Abstract

Credit purchasing has seen dramatic growth recently, requiring retailers to adapt their operations in response to an online platform’s strategic credit offering. This article presents a model for exploring the platform’s strategy for offering credit and the retailer’s response, considering consumer spillover, that is, how much the benefit of credit outweighs the drawbacks. The consumers differ in their disposable personal incomes and valuations for the product, and they may perceive a spillover from the credit. We study an integrated system, where the platform acts as a retailer and determines the credit-offering strategy and the price simultaneously.
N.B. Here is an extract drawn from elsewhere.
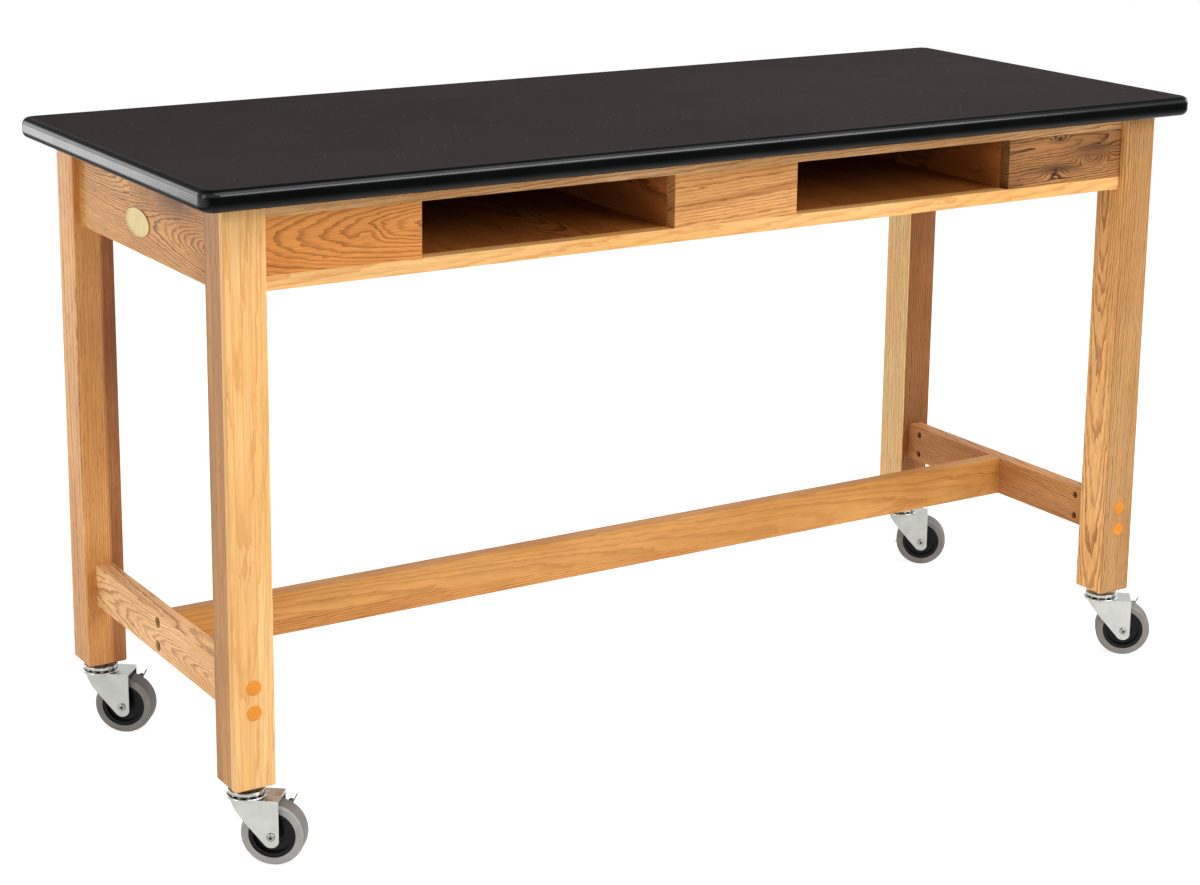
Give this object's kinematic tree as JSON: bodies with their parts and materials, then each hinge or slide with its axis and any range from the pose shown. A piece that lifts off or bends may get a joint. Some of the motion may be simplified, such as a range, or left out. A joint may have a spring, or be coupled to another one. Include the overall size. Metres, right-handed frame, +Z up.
{
  "type": "laboratory table",
  "caption": "Wooden laboratory table with a dark rounded worktop, open book compartments, an H-shaped stretcher and braked swivel casters.",
  "frame": {"origin": "bottom centre of the table, on the floor", "axes": "+X along the table to the right, +Y from the front with its open compartments to the back, +Z up"},
  "size_m": [1.524, 0.61, 0.849],
  "materials": {
    "worktop_core": "particle board",
    "worktop_laminate": "matte black laminate",
    "worktop_backer": "dark backer sheet",
    "worktop_edge": "glossy black",
    "leg_wood": "satin lacquered oak",
    "rail_wood": "satin lacquered oak",
    "panel_wood": "satin lacquered oak",
    "box_wood": "satin lacquered plywood",
    "stretcher_wood": "satin lacquered oak",
    "plug_wood": "satin lacquered oak",
    "zinc_steel": "zinc plated",
    "bright_steel": "bright zinc",
    "fork_steel": "pale zinc",
    "lever_steel": "zinc plated",
    "plate_metal": "satin brass",
    "hub_plastic": "glossy black",
    "tyre_rubber": "grey rubber"
  },
  "bodies": {
    "table": {"top_core": "worktop_core", "top_laminate": "worktop_laminate", "top_backer": "worktop_backer", "edge_moulding": "worktop_edge", "leg_front_left": "leg_wood", "leg_front_right": "leg_wood", "leg_back_left": "leg_wood", "leg_back_right": "leg_wood", "front_top_rail": "rail_wood", "front_lower_rail": "rail_wood", "front_panel_left": "panel_wood", "front_panel_middle": "panel_wood", "front_panel_right": "panel_wood", "back_apron": "panel_wood", "end_apron_left": "panel_wood", "end_apron_right": "panel_wood", "box_floor_left": "box_wood", "box_floor_right": "box_wood", "box_back_left": "box_wood", "box_back_right": "box_wood", "box_wall_left_inner": "box_wood", "box_wall_left_outer": "box_wood", "box_wall_right_inner": "box_wood", "box_wall_right_outer": "box_wood", "end_stretcher_left": "stretcher_wood", "end_stretcher_right": "stretcher_wood", "long_stretcher": "stretcher_wood", "wood_plugs": "plug_wood", "stretcher_bolts": "zinc_steel", "barrel_nuts": "zinc_steel", "corner_braces": "zinc_steel", "hanger_bolts": "zinc_steel", "hanger_nuts": "zinc_steel", "worktop_clips": "zinc_steel", "clip_screws": "zinc_steel", "stem_sockets": "zinc_steel", "caster_stems": "bright_steel", "swivel_balls": "bright_steel", "name_plate": "plate_metal"},
    "caster_front_left": {"fork_front_left": "fork_steel", "axle_front_left": "bright_steel"},
    "wheel_front_left": {"wheel_hub_front_left": "hub_plastic", "tyre_front_left": "tyre_rubber"},
    "lever_front_left": {"brake_lever_front_left": "lever_steel"},
    "caster_front_right": {"fork_front_right": "fork_steel", "axle_front_right": "bright_steel"},
    "wheel_front_right": {"wheel_hub_front_right": "hub_plastic", "tyre_front_right": "tyre_rubber"},
    "lever_front_right": {"brake_lever_front_right": "lever_steel"},
    "caster_back_left": {"fork_back_left": "fork_steel", "axle_back_left": "bright_steel"},
    "wheel_back_left": {"wheel_hub_back_left": "hub_plastic", "tyre_back_left": "tyre_rubber"},
    "lever_back_left": {"brake_lever_back_left": "lever_steel"},
    "caster_back_right": {"fork_back_right": "fork_steel", "axle_back_right": "bright_steel"},
    "wheel_back_right": {"wheel_hub_back_right": "hub_plastic", "tyre_back_right": "tyre_rubber"},
    "lever_back_right": {"brake_lever_back_right": "lever_steel"}
  },
  "joints": [
    {"name": "swivel_front_left", "type": "hinge", "parent": "table", "child": "caster_front_left", "pos_m": [-0.6975, -0.2405, 0.09], "axis": [0, 0, 1], "continuous": true},
    {"name": "roll_front_left", "type": "hinge", "parent": "caster_front_left", "child": "wheel_front_left", "pos_m": [-0.67108, -0.2619, 0.04], "axis": [0.6293, 0.7771, 0], "continuous": true},
    {"name": "brake_front_left", "type": "hinge", "parent": "caster_front_left", "child": "lever_front_left", "pos_m": [-0.67108, -0.2619, 0.04], "axis": [-0.6293, -0.7771, 0], "range_deg": [0, 140]},
    {"name": "swivel_front_right", "type": "hinge", "parent": "table", "child": "caster_front_right", "pos_m": [0.6975, -0.2405, 0.09], "axis": [0, 0, 1], "continuous": true},
    {"name": "roll_front_right", "type": "hinge", "parent": "caster_front_right", "child": "wheel_front_right", "pos_m": [0.72392, -0.2619, 0.04], "axis": [0.6293, 0.7771, 0], "continuous": true},
    {"name": "brake_front_right", "type": "hinge", "parent": "caster_front_right", "child": "lever_front_right", "pos_m": [0.72392, -0.2619, 0.04], "axis": [-0.6293, -0.7771, 0], "range_deg": [0, 140]},
    {"name": "swivel_back_left", "type": "hinge", "parent": "table", "child": "caster_back_left", "pos_m": [-0.6975, 0.2405, 0.09], "axis": [0, 0, 1], "continuous": true},
    {"name": "roll_back_left", "type": "hinge", "parent": "caster_back_left", "child": "wheel_back_left", "pos_m": [-0.67108, 0.2191, 0.04], "axis": [0.6293, 0.7771, 0], "continuous": true},
    {"name": "brake_back_left", "type": "hinge", "parent": "caster_back_left", "child": "lever_back_left", "pos_m": [-0.67108, 0.2191, 0.04], "axis": [-0.6293, -0.7771, 0], "range_deg": [0, 140]},
    {"name": "swivel_back_right", "type": "hinge", "parent": "table", "child": "caster_back_right", "pos_m": [0.6975, 0.2405, 0.09], "axis": [0, 0, 1], "continuous": true},
    {"name": "roll_back_right", "type": "hinge", "parent": "caster_back_right", "child": "wheel_back_right", "pos_m": [0.72392, 0.2191, 0.04], "axis": [0.6293, 0.7771, 0], "continuous": true},
    {"name": "brake_back_right", "type": "hinge", "parent": "caster_back_right", "child": "lever_back_right", "pos_m": [0.72392, 0.2191, 0.04], "axis": [-0.6293, -0.7771, 0], "range_deg": [-140, 0]}
  ]
}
We find that the platform will offer credit only when the spillover is above a given negative threshold, and will charge an interest rate for credit only when the spillover is positive. In addition, the price exhibits a nonmonotonic change with the credit spillover, but the demand remains unchanged at a high level. We then extend the analysis to an independent system, where the retailer sells through the platform. We find that the revenue-sharing percentage the retailer pays is critical for the platform to optimize its credit strategy. Specifically, the platform will never offer interest-free credit when the percentage is low, but in other cases may do so and the credit offering does not harm the retailer’s profit. Interestingly, when the spillover is moderate, the demand may decrease instead of increase, indicating a deviation from the presumed intention of offering credit.